§ **Material provided**:
-- begin --

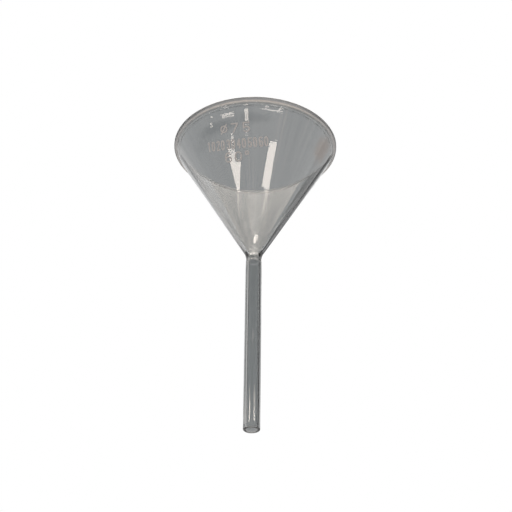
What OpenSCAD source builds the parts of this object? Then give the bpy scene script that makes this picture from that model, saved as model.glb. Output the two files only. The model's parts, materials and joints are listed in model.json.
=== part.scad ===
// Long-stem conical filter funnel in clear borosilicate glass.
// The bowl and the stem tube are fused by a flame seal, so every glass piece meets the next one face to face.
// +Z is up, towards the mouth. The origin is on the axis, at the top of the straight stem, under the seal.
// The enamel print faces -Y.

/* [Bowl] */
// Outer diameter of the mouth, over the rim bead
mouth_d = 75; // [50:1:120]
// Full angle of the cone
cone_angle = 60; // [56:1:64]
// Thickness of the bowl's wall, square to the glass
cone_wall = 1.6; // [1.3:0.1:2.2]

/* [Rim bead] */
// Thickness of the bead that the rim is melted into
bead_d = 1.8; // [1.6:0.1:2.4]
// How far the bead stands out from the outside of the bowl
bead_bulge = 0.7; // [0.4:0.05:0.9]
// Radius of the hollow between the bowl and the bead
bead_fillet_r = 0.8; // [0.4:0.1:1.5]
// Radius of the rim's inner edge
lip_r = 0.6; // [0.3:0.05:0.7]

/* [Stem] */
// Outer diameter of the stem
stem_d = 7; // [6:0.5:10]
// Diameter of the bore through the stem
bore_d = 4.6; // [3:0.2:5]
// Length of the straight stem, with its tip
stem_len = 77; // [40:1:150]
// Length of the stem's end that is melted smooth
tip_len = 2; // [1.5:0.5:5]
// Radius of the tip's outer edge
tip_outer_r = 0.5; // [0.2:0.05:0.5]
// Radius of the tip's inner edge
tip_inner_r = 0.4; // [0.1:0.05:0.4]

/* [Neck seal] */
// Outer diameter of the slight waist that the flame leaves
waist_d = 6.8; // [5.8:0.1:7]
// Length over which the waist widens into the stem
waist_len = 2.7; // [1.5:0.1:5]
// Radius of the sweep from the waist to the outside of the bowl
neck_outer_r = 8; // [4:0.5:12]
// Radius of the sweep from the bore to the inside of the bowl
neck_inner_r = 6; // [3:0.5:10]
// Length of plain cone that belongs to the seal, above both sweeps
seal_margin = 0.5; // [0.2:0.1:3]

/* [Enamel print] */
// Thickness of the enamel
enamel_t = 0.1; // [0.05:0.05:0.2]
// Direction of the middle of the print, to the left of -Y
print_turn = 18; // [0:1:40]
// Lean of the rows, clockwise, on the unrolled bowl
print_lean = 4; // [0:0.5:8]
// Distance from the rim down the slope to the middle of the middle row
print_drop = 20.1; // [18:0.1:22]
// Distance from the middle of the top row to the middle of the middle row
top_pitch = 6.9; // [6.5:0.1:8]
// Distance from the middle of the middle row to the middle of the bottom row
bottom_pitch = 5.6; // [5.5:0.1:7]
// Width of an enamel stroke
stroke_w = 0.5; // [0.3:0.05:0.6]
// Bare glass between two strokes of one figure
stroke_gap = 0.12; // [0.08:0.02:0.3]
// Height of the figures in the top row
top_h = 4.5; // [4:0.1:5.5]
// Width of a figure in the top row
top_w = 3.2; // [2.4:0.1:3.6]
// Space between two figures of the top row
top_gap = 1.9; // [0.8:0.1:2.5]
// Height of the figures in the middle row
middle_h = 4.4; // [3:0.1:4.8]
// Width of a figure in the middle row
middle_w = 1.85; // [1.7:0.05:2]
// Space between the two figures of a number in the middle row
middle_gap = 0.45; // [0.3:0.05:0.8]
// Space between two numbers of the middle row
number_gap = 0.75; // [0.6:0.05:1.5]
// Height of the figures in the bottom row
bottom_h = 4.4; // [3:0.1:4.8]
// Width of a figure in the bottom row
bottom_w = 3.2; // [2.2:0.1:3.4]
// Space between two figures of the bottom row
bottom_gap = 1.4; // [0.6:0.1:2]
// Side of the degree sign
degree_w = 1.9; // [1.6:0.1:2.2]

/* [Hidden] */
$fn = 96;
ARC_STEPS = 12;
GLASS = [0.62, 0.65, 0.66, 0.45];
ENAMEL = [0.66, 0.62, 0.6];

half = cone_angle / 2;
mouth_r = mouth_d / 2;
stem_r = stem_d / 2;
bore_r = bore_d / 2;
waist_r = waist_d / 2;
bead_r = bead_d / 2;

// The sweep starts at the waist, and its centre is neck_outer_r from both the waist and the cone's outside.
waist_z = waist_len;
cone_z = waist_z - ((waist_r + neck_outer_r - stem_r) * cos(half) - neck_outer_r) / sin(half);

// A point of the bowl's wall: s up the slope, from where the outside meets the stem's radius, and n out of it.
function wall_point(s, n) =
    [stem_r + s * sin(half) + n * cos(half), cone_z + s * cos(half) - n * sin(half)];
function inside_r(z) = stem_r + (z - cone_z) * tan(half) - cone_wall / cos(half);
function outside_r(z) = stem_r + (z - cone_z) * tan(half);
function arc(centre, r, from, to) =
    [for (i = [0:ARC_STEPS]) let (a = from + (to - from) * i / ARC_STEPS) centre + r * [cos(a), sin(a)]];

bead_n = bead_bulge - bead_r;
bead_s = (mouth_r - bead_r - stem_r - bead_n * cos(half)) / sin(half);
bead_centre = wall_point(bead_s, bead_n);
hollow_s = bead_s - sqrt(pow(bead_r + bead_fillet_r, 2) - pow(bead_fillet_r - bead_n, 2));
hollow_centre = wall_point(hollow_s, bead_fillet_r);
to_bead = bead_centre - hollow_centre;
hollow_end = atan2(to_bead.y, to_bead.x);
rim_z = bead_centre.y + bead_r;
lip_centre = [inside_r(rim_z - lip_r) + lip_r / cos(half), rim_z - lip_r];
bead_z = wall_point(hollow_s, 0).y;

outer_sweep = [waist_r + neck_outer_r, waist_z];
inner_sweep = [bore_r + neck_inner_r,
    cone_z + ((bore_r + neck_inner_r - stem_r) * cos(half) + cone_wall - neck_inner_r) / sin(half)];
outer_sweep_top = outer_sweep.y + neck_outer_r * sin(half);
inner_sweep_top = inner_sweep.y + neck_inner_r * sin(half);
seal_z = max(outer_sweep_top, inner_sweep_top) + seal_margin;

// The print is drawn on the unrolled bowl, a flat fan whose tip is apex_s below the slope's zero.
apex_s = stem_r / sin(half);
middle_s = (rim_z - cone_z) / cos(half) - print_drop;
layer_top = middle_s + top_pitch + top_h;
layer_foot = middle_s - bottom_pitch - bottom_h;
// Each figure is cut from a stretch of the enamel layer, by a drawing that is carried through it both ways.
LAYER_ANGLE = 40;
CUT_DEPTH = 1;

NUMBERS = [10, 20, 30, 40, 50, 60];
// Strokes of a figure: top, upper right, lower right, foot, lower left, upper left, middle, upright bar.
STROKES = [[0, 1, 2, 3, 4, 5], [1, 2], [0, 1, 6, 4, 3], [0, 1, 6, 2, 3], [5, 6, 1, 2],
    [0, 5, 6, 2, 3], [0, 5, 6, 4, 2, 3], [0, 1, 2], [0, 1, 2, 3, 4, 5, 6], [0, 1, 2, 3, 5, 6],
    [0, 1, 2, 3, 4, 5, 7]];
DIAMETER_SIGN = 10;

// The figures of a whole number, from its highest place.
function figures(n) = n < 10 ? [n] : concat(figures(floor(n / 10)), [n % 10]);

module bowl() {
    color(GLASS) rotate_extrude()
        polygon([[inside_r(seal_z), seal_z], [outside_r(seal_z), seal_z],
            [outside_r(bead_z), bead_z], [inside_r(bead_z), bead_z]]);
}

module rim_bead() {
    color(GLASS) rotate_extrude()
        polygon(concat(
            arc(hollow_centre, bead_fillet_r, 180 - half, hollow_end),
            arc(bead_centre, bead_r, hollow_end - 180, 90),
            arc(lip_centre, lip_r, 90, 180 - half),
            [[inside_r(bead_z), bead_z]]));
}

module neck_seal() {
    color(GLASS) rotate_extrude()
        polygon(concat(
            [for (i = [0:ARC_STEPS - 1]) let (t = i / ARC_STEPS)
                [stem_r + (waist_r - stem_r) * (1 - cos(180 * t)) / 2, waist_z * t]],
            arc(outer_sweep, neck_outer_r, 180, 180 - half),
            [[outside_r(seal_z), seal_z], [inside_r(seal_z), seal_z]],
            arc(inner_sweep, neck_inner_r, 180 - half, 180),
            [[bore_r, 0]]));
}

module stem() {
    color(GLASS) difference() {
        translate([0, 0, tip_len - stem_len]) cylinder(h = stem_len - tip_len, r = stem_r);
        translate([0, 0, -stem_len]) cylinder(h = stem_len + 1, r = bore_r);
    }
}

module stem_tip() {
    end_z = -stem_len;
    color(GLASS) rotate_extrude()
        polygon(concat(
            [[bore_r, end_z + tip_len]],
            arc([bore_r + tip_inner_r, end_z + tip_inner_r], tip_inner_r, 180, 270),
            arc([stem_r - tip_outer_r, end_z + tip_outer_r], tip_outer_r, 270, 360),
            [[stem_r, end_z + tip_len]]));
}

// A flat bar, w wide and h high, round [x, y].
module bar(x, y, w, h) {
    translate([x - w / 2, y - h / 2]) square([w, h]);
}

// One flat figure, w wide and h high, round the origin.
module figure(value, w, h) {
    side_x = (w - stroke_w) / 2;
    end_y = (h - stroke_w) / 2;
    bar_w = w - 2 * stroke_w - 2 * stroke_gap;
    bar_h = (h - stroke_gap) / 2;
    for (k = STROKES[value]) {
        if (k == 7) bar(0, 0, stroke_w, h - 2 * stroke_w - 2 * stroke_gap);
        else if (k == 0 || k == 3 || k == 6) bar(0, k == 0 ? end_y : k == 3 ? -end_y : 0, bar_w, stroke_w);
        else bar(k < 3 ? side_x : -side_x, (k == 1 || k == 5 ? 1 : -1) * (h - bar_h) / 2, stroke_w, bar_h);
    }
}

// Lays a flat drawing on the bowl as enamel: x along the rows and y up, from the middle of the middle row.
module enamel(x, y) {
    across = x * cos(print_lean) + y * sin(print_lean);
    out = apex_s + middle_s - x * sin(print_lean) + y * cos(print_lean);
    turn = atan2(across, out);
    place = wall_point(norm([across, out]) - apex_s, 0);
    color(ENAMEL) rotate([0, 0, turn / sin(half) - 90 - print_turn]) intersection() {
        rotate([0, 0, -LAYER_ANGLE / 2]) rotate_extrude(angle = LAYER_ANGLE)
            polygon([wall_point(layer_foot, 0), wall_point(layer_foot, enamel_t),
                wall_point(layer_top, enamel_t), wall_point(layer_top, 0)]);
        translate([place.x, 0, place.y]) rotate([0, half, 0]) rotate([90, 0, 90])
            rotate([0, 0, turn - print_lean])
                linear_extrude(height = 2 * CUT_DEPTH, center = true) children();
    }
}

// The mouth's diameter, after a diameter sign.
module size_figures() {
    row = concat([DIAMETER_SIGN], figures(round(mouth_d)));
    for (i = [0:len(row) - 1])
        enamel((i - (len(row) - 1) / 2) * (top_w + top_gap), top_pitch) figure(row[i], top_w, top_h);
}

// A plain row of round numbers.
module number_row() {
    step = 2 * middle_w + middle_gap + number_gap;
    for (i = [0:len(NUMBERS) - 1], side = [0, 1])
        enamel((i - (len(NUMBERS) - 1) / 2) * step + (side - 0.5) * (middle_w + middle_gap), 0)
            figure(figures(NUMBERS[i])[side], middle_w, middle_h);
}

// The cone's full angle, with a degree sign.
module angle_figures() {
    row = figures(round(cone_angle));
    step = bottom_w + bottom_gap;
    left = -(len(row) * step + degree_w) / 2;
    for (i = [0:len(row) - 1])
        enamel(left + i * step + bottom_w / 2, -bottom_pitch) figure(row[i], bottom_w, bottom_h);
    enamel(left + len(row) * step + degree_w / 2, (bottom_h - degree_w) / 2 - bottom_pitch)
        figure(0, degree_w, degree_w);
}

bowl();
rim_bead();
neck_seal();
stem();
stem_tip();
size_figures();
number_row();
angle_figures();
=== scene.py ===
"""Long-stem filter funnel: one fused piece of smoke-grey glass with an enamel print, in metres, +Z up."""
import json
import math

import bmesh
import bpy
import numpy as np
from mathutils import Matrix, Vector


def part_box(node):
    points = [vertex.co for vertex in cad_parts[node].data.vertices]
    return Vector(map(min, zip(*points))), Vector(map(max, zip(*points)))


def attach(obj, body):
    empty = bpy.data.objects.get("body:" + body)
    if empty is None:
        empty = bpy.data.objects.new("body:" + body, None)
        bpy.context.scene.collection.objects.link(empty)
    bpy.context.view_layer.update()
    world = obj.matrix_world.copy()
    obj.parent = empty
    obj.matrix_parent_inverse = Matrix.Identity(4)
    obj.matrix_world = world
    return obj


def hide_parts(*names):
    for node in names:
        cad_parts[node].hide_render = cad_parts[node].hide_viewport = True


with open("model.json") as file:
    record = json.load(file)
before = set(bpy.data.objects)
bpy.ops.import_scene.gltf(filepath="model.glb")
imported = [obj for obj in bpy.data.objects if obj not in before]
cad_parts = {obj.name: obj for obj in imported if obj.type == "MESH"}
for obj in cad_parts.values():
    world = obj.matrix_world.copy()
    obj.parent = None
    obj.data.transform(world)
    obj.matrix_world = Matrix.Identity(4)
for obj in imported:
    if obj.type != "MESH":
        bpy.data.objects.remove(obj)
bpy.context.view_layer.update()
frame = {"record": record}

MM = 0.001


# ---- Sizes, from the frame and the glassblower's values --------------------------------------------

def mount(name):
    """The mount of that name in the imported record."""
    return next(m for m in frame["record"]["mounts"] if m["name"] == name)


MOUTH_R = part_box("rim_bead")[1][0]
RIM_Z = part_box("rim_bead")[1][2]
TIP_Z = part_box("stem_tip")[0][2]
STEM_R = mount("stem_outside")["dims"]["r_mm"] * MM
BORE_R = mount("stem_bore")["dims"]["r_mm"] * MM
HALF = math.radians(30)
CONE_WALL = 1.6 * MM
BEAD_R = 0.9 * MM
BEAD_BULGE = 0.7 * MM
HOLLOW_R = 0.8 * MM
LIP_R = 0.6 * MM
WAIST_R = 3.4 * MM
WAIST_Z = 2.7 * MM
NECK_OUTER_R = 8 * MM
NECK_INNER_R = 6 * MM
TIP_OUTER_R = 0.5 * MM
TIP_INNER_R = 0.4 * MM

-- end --

§ **Given exercise**: Output exactly the lines between the one containing "obj.data.transform(world)" and the final line above, both inclusive.

§ **Full output**:
    obj.data.transform(world)
    obj.matrix_world = Matrix.Identity(4)
for obj in imported:
    if obj.type != "MESH":
        bpy.data.objects.remove(obj)
bpy.context.view_layer.update()
frame = {"record": record}

MM = 0.001


# ---- Sizes, from the frame and the glassblower's values --------------------------------------------

def mount(name):
    """The mount of that name in the imported record."""
    return next(m for m in frame["record"]["mounts"] if m["name"] == name)


MOUTH_R = part_box("rim_bead")[1][0]
RIM_Z = part_box("rim_bead")[1][2]
TIP_Z = part_box("stem_tip")[0][2]
STEM_R = mount("stem_outside")["dims"]["r_mm"] * MM
BORE_R = mount("stem_bore")["dims"]["r_mm"] * MM
HALF = math.radians(30)
CONE_WALL = 1.6 * MM
BEAD_R = 0.9 * MM
BEAD_BULGE = 0.7 * MM
HOLLOW_R = 0.8 * MM
LIP_R = 0.6 * MM
WAIST_R = 3.4 * MM
WAIST_Z = 2.7 * MM
NECK_OUTER_R = 8 * MM
NECK_INNER_R = 6 * MM
TIP_OUTER_R = 0.5 * MM
TIP_INNER_R = 0.4 * MM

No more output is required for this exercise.